We know that J is diagonalisable because its minimal polynomial X^2 + 1 has distinct roots. Since the eigenvalues \pm i of J are complex, we need to work with V_{\mathbb{C}} = V \otimes_{\mathbb{R}} \mathbb{C} in order to carry out the diagonalisation.

Write V^{-1,0} for the +i-eigenspace of J in V_\mathbb{C}, and V^{0,-1} for the -i-eigenspace (this funny notation is to fit with the notation for general Hodge structures). Then V_{\mathbb{C}} = V^{-1,0} \oplus V^{0,-1} and the spaces V^{-1,0} and V^{0,-1} are complex conjugates of each other.

Note that we have diagonalised not just J, but all of h(\mathbb{C}): if z \in \mathbb{C}, then h(z) acts on V^{-1,0} as multiplication by z and on V^{0,-1} as multiplication by \bar{z}.

So a more standard-looking definition of an H_1 \mathbb{Z}-Hodge structure would be:

a \mathbb{Z}-module \Lambda together with a decomposition \Lambda \otimes_{\mathbb{Z}} \mathbb{C} = V^{-1,0} \oplus V^{0,-1} satisfying V^{-1,0} = \overline{V^{0,-1}}.

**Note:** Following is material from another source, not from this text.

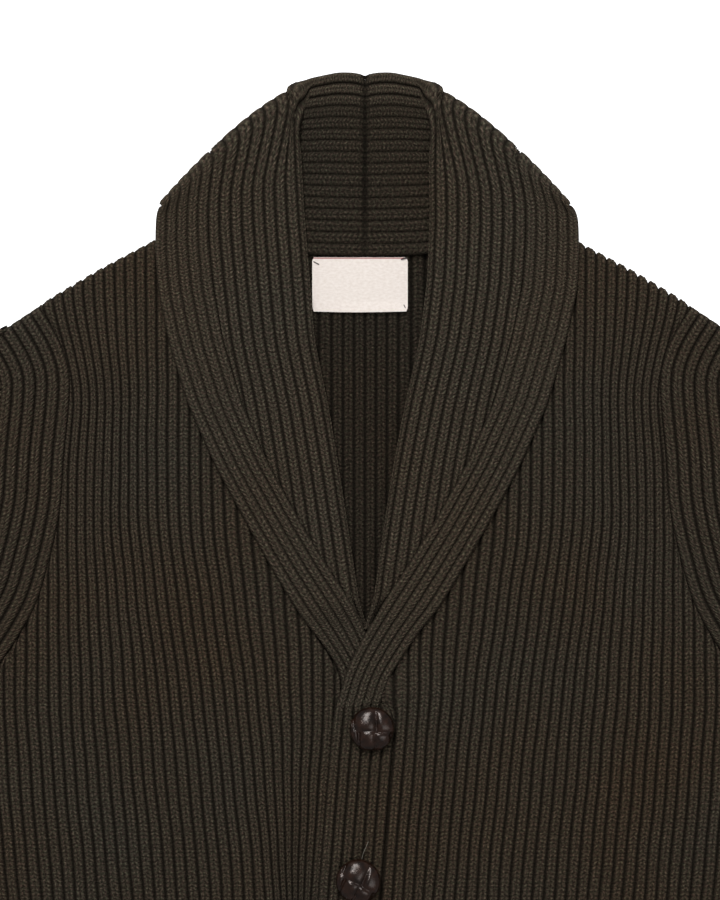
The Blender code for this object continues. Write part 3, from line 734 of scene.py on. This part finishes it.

You get the general definition of a \mathbb{Z}-Hodge structure by also having pieces V^{p,q} indexed by all pairs of integers (p,q).

Tags abelian-varieties, alg-geom, hodge, maths


  1. Mumford-Tate groups From Martin's Blog

    In this post I will define the Mumford-Tate group of an abelian variety. This is a -algebraic group, such that the Hodge structure is a representation of this group. The Mumford-Tate group is important in the study of Hodge theory, and surprisingl...

  2. Hodge symplectic forms From Martin's Blog

    Both the Hodge structure and the Tate module of an abelian variety come with symplectic forms which are (almost) preserved by the action of the relevant group (Mumford-Tate or Galois group). The form on the Tate module, called the Weil pairing, wi...

  3. The Hodge filtration and universal vector extensions From Martin's Blog

    We will begin this post by looking at the isomorphism between the Hodge filtration H^{0,-1}(A) \subset H_1(A, \mathbb{C}) of a complex abelian variety A and the natural filtration ... on the tangent space to the universal vector extension of A. ...

  4. Hodge classes on abelian varieties From Martin's Blog

    In this post I will define Hodge classes and state the Hodge conjecture. I will restrict my attention to the case of abelian varieties and say the minimum amount necessary to be able to discuss the relationships between the Hodge, Tate and ...

  5. Periods of abelian varieties From Martin's Blog

    There are a couple of different matrices associated with an abelian variety which are referred to as its period matrix. These matrices relate different choices of bases for the tangent space or H^1 of the abelian variety. In this post I will ...


  1. Barinder Banwait said on Sunday, 26 September 2010 at 19:25 :

    What is a H_n \mathbb{Z}-Hodge structure? Is it a \mathbb{Z}-module \Lambda with a complex structure on H_n(\mathbb{C}^g/\Lambda,\mathbb{R}), where g is the "dimension" of \Lambda? Or, by your very last line, is it a direct sum of pieces V^{p,q} where p+q = n, satisfying V^{p,q} = \overline{V^{q,p}} for all pairs?

    In "The Exponential map" section, you start a paragraph with "All free lattices...". Should that be "All full lattices..."?

    Looking forward to your next post on MT group!

  2. Martin Orr said on Monday, 27 September 2010 at 21:15 :

    Well the term H_1 \mathbb{Z}-Hodge structure is something I made up, but the corresponding definition of H_n \mathbb{Z}-Hodge structure would be:

    a \mathbb{Z}-module \Lambda together with a direct sum decomposition \Lambda \otimes_{\mathbb{Z}} \mathbb{C} = \bigoplus_{p,q} V^{p,q} satisfying V^{p,q} = \overline{V^{q,p}} for all pairs, where the sum is over pairs of nonpositive integers with p+q=-n.

    This convention for the signs of p and q is chosen because Hodge theorists usually work with cohomology. Continuing my nonstandard terminology, the definition of H^n \mathbb{Z}-Hodge structure would be the same, but with the "nonpositive" replaced by "nonnegative" and p+q=-n by p+q=n. This preference for cohomology is reflected in the notation: V^{p,q} has the indices superscripted, the same as in H^n for cohomology.

    The equivalence with complex structures is something that only comes up for H_1 (and H^1).

    The cohomology H^n(A, \mathbb{Z}) of an abelian variety, or any projective complex manifold, is the \mathbb{Z}-module part of a H^n \mathbb{Z}-Hodge structure for every n (I am not sure if this works for homology when it is for non-abelian varieties). I didn't talk about this because it would be harder work to motivate. In the case of abelian varieties, all the information is already in the H_1.

    You are right about "All full lattices".